Как видим, все вращается вокруг воскресения Иисуса. Популяризаторы, равно как и почтенные исследователи, нередко с восторгом расписывают Павловы «эсхатологические» или «апокалиптические» прозрения, как будто хотят из него сделать предсказателя будущего. Для самого же апостола Павла важнейшим эсхатологическим событием, в котором живой Бог открыл (или, если угодно, «апокалиптически явил») свой замысел о спасении мироздания, стало воскресение Иисуса из мертвых. Павел жил не просто «в конце времен». Он жил также в начале – в самом начале «новой земли и нового неба». Воскресение, как и крест, пронизывает все, о чем думает и пишет апостол, и это не только всеобщее воскресение, к которому он, конечно же, стремится, но и воскресение Христово, к которому постоянно возвращается.
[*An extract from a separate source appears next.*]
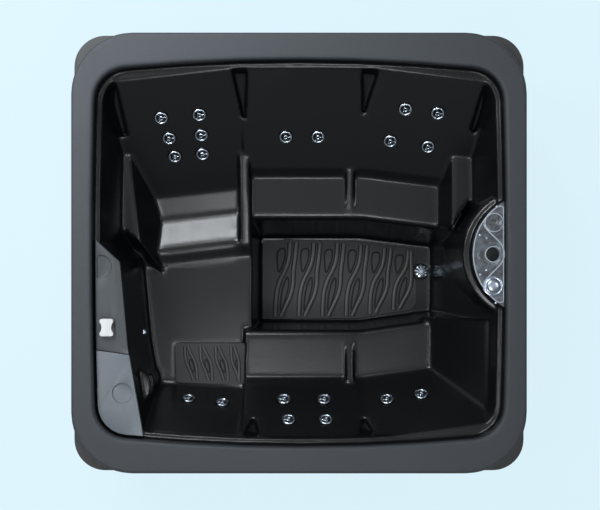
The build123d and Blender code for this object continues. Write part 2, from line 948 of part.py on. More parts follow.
def return_jet():
    """The small fixed return in the lounger's side wall."""
    neck = disc(return_jet_radius - base_gap, jet_sides)
    tube = Pos(0, 0, jet_flange) * extrude(neck, amount=-jet_bore_depth)
    flange = extrude(disc(return_jet_radius + jet_flange * 2, jet_sides), amount=jet_flange)
    eye = disc(return_jet_radius / 2, jet_sides)
    bore = Pos(0, 0, jet_flange) * extrude(eye, amount=skin - jet_bore_depth)
    return return_jet_plane().location * (tube + flange - bore)


def suction_fitting():
    """The drain body under the foot well floor, with a port for the pipe."""
    place = (suction_x, suction_y)
    body = drum(*place, suction_body_floor, floor_height, suction_body_radius)
    flange_top = floor_height + mat_thickness / 2
    flange = drum(*place, floor_height, flange_top, suction_cover_radius - suction_flange_inset)
    run = ((*place, suction_pipe_height), (suction_x, suction_y + suction_port, suction_pipe_height))
    port = rod(*run, suction_body_radius - 2 * base_gap)
    bore = drum(*place, suction_pipe_height - pipe_bore_radius, flange_top, suction_bore_radius)
    return body + flange + port - bore - rod(*run, pipe_bore_radius)


def suction_cover():
    """The domed grille over the suction, slotted all round."""
    sides = suction_cover_sides
    top = suction_cover_radius * suction_crown_share
    foot = Pos(suction_x, suction_y, floor_height)
    crown_height = floor_height + suction_cover_height
    dome = dish(suction_x, suction_y, floor_height, crown_height, suction_cover_radius, top, sides)
    ceiling = crown_height - suction_wall
    inner = (suction_cover_radius - suction_wall, top - suction_wall)
    cover = dome - dish(suction_x, suction_y, floor_height, ceiling, *inner, sides)
    for i in range(suction_slots):
        slot = Rot(0, 0, 360 * i / suction_slots) * Pos(top / 2, 0, mat_thickness) * Box(
            top * suction_slot_share,
            suction_wall,
            suction_cover_height,
            align=(Align.CENTER, Align.CENTER, Align.MIN),
        )
        cover = cover - foot * slot
    return cover


def seam_side(lid, gap):
    """The plan region on one side of the seam between cover and lid."""
    slope = tan(radians(seam_turn))
    left, right = -tub_length / 2 - skin, -tub_length / 4
    way = -1 if lid else 1
    middle = (placed(deck_shares)[3][0] - tub_length / 2) / 2
    ends = [(x, seam_middle + slope * (x - middle) + way * gap / 2) for x in (left, right)]
    return [*ends, (right, way * tub_width), (left, way * tub_width)]


def deck_blank(bottom, lid):
    """A cover's blank: the deck's plan within the rim and one side of the seam."""
    top = ledge_height + cover_thickness
    inset = -opening_draft - cover_gap
    room = span(opening_outline(inset, bottom), opening_outline(inset, top))
    return block(placed(deck_shares), bottom, top) & block(seam_side(lid, seam_gap), bottom, top) & room


def deck_cover():
    """The fixed cover with the air valve's hole and a D shaped recess."""
    top = ledge_height + cover_thickness
    hole = drum(air_x, air_y, ledge_height, top, air_hole_radius)
    dip = drum(dee_x, dee_y, top - finger_recess_depth, top, dee_radius)
    flat = box((dee_x - dee_flat, dee_y - dee_radius, ledge_height), (0, dee_y + dee_radius, top))
    return deck_blank(ledge_height, False) - hole - (dip & flat)


def filter_lid():
    """The lift off lid over the filter, with a round finger recess."""
    top = ledge_height + cover_thickness
    dip = drum(finger_recess_x, finger_recess_y, top - finger_recess_depth, top, finger_recess_radius)
    return deck_blank(ledge_height + door_seat, True) - dip


def filter_cartridge():
    """A pleated cartridge between two end caps, open along its core."""
    floor = filter_well_floor + standpipe_flange
    count = 2 * cartridge_pleats
    points = []
    for i in range(count):
        radius = cartridge_radius - (pleat_depth if i % 2 else 0)
        points.append((radius * cos(2 * pi * i / count), radius * sin(2 * pi * i / count)))
    pleats = Pos(filter_x, filter_y, 0) * block(points, floor, floor + cartridge_height)
    caps = [
        drum(filter_x, filter_y, floor, floor + skin, cartridge_radius),
        drum(filter_x, filter_y, floor + cartridge_height - skin, floor + cartridge_height, cartridge_radius),
    ]
    core = drum(filter_x, filter_y, floor, floor + cartridge_height, cartridge_core_radius)
    return pleats + caps[0] + caps[1] - core


def filter_standpipe():
    """The flanged pipe that the cartridge stands over."""
    floor = filter_well_floor
    ends = (floor - standpipe_tail, floor + standpipe_height)
    pipe = drum(filter_x, filter_y, *ends, standpipe_radius)
    flange = drum(filter_x, filter_y, floor, floor + standpipe_flange, standpipe_radius * 2)
    bore = drum(filter_x, filter_y, *ends, standpipe_radius - pipe_wall)
    return pipe + flange - bore


def air_valve_body():
    """The air valve under the deck, its collar on the cover."""
    top = ledge_height + cover_thickness
    body = drum(air_x, air_y, top - air_body_length, top, air_body_radius)
    collar = drum(air_x, air_y, top, top + air_collar_height, air_collar_radius)
    bore_floor = top - air_body_length / 2
    bore = drum(air_x, air_y, bore_floor, top + air_collar_height, stem_radius + stem_clearance, 0)
    return body + collar - bore


def air_knob():
    """The waisted knob and its stem."""
    seat = ledge_height + cover_thickness + air_collar_height + door_seat
    outline = RectangleRounded(air_knob_width, air_knob_length, air_knob_waist)
    for side in (1, -1):
        away = air_knob_width / 2 + air_knob_length / 2 - air_knob_waist
        outline = outline - Pos(side * away, 0) * disc(air_knob_length / 2, round_sides)
    grip = Pos(air_x, air_y, seat) * extrude(outline, amount=air_knob_height)
    return grip + drum(air_x, air_y, seat - air_body_length / 3, seat, stem_radius, 0)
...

Нам необходимо уяснить, что для фарисея Павлова круга воскресение несомненно и безусловно могло означать только одно – восставление в теле. Две возможных трактовки этого понятия находим в пятнадцатой главе Первого послания к Коринфянам. С одной стороны, Павел не сводит его к банальному оживлению: Иисус не явился ученикам в своем прежнем виде. С другой же, он не считает, что воскресение могло произойти «вне» физического тела. Если бы мы сказали ему: дескать, Христос воскрес, а вот тело его по–прежнему покоится в гробу, – он не только стал бы бурно возражать, но, скорее всего, добавил бы, что мы не совсем понимаем, о чем говорим. Иудеи I века по–разному представляли себе свою посмертную участь. Однако о том, как произойдет воскресение мертвых, они предпочитали не гадать и не спорить. Так или иначе, его связывали с обретением нового «тела» – некоего нового физического состояния. И когда в той же 15–й главе Павел говорит о «теле духовном» (1 Кор 15:44), он не имеет в виду «духовное» в платоновском смысле, как антипод материальному. Он говорит о самом что ни на есть физическом теле, но облеченном «духом».
По сути, Павел верит, что Иисус Христос прошел сквозь смерть и вышел с другой стороны. Он приобрел совершенно новое – небывалое и неповторимое – физическое естество. И это тоже произошло «по Писанию» (1 Кор 15:4). Опять же, не стоит думать, будто Павел мог бы надергать из Библии десяток–другой текстов, подтверждающих историческую возможность воскресения «в отдельно взятом случае». Об этой возможности говорил ему весь ход библейского повествования. Для Иезекииля (Иез 37) воскресение было метафорой выхода Израиля из плена. Узнав о воскресении Иисуса, Павел естественным образом заключает, что выход начался. Его смерть была торжеством плена, теперь же, пройдя сквозь это последнее изгнание, Он обретает свободу и освобождает нас не только от «эллинов» или «римлян», не только от Ирода, Пилата и Каиафы, но и от «последних врагов» – греха и смерти (1 Кор 15: 25–26). Это означало, что будущий век, чаемый иудеями «эсхатон», уже наступил, пусть даже он совсем не похож на то, что надеялся увидеть Павел. В личности Помазанника был искуплен весь Израиль, а значит, пора собирать язычников, чтобы вместе с ними радоваться дню избавления.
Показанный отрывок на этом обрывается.